If ever you find yourself shooting an all black subject you will want some shadow, so that the contours of your subject, including its eyes, stand out. Spot metering may help but the background could blow out. The tip: the more directional the light the better for shadows.
Tripod Heads for Macro
Once you have good tripod legs the next choice is the type of head. There are three types: pistol grip, geared head and ball head. Each is a matter of taste. A pistol grip has the camera on top and as you squeeze the trigger you can move the camera; I am not a fan – I find them difficult to use. Geared heads have separate controls for all axes, this enables very precise placement of the camera on the head. You can adjust by fractions of a centimeter on the very best models. Geared heads are great for studio work and macro. Ball heads are probably the most popular for all photography; they allow the greatest movement.
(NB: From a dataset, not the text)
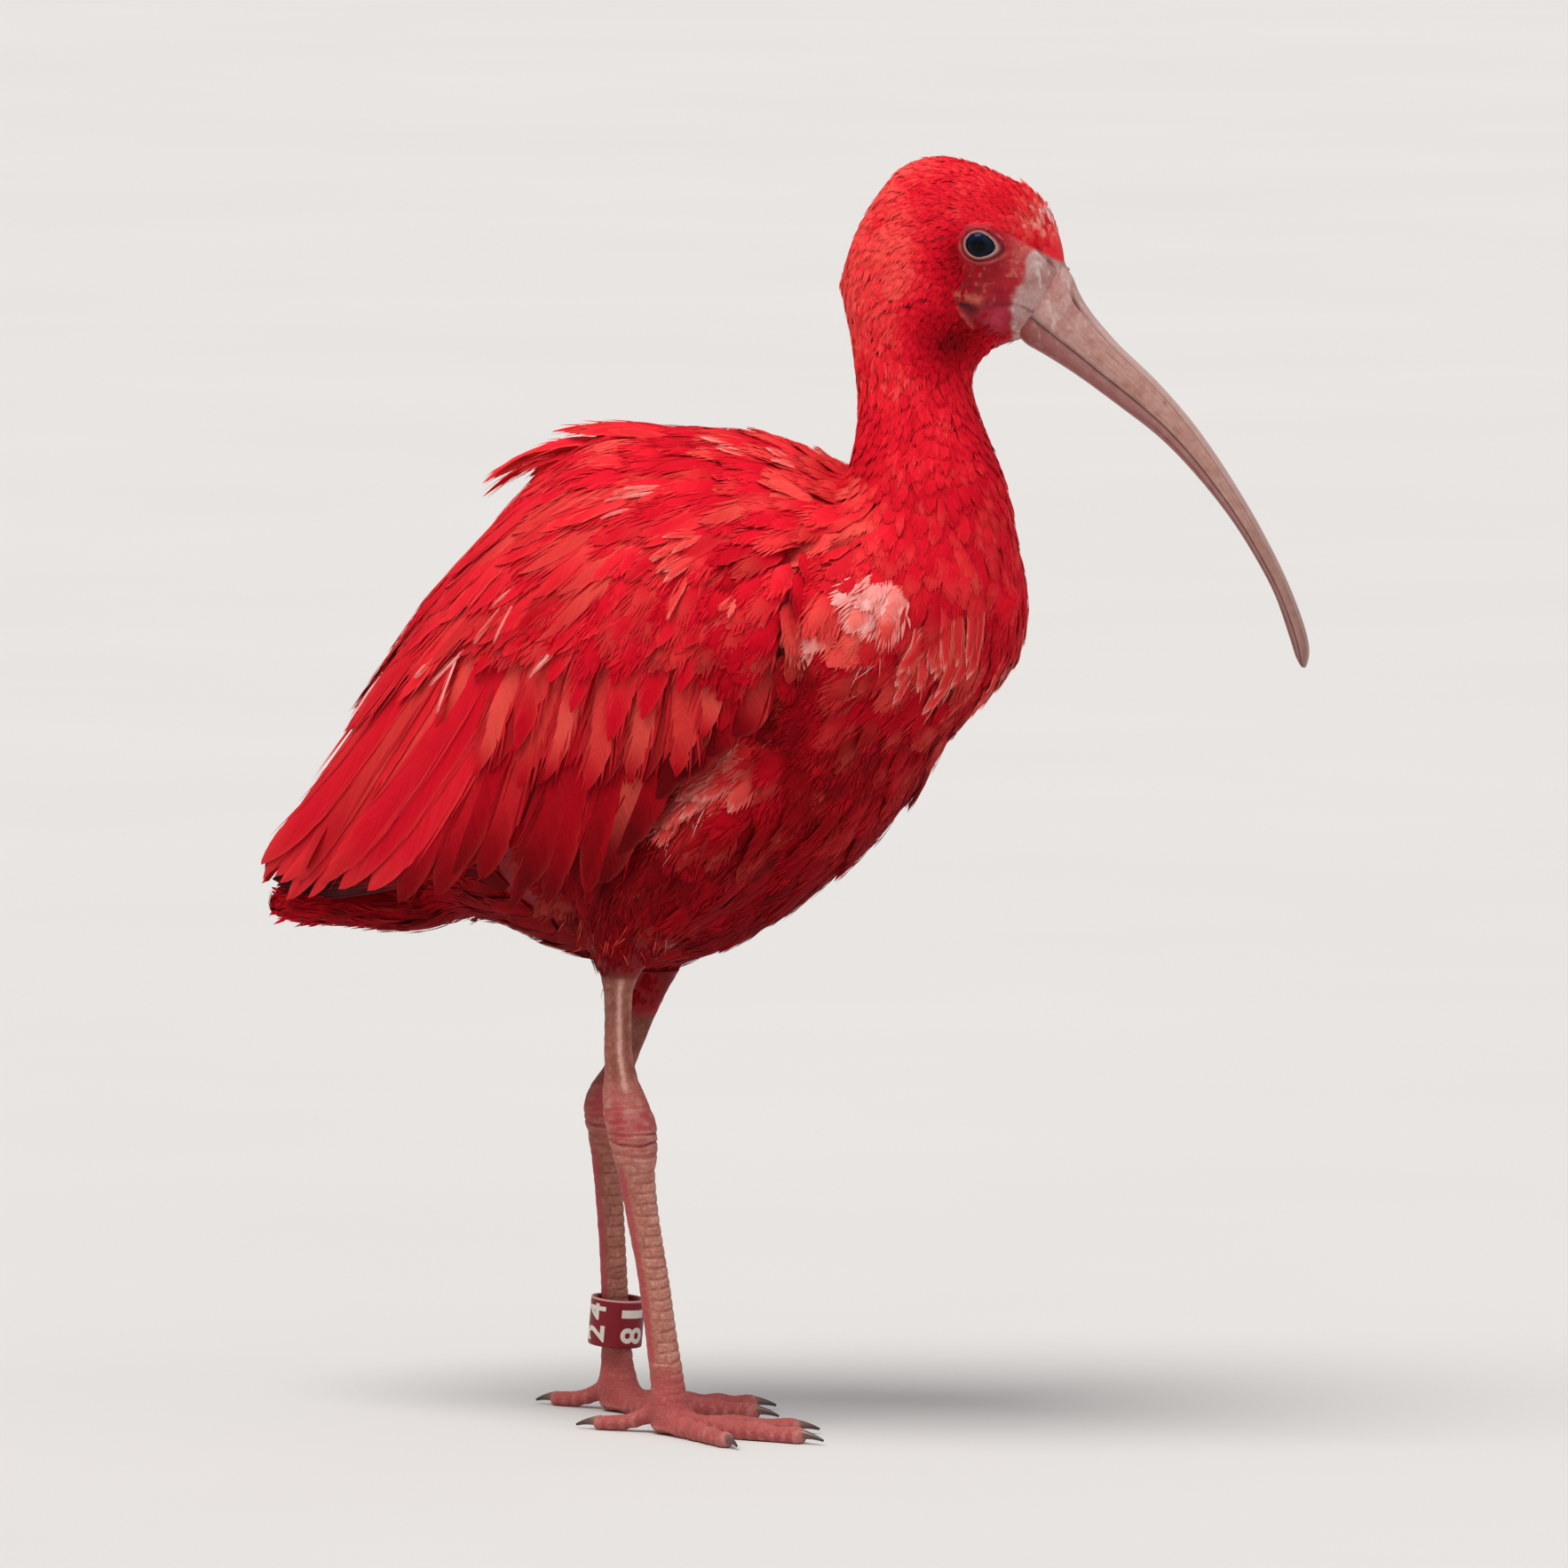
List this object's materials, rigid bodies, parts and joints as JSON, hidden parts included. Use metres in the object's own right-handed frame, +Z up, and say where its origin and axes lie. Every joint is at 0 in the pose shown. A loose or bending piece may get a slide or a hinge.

Be sure, however, to buy those with three controls – loosen/tighten, friction control and panorama. The friction control allows the ball head to hold the camera steady while still allowing movement with a finger on the lens or body without the camera falling over . Ball heads, however, have one universal failing, they slump. As you choose where you want your camera and depending on the quality and cost of the ball head it will slump marginally or a lot. You get used to it and account for it. For me and many other photographers it’s not a game stopper. The most important thing to think about is how the head will connect with the camera. Most heads come with plates that allow the camera to attach to the head; the most universal type of plate is the arca-swiss system. Many people make accessories and attachments that use this system and it’s very secure. Choose another quick release and it may be proprietary and not work with everything you may buy later (e.g macro flash brackets). All of these heads are precision instruments and the costs reflect that (Markin and Really Right Stuff, are among the manufacturers of great ball heads).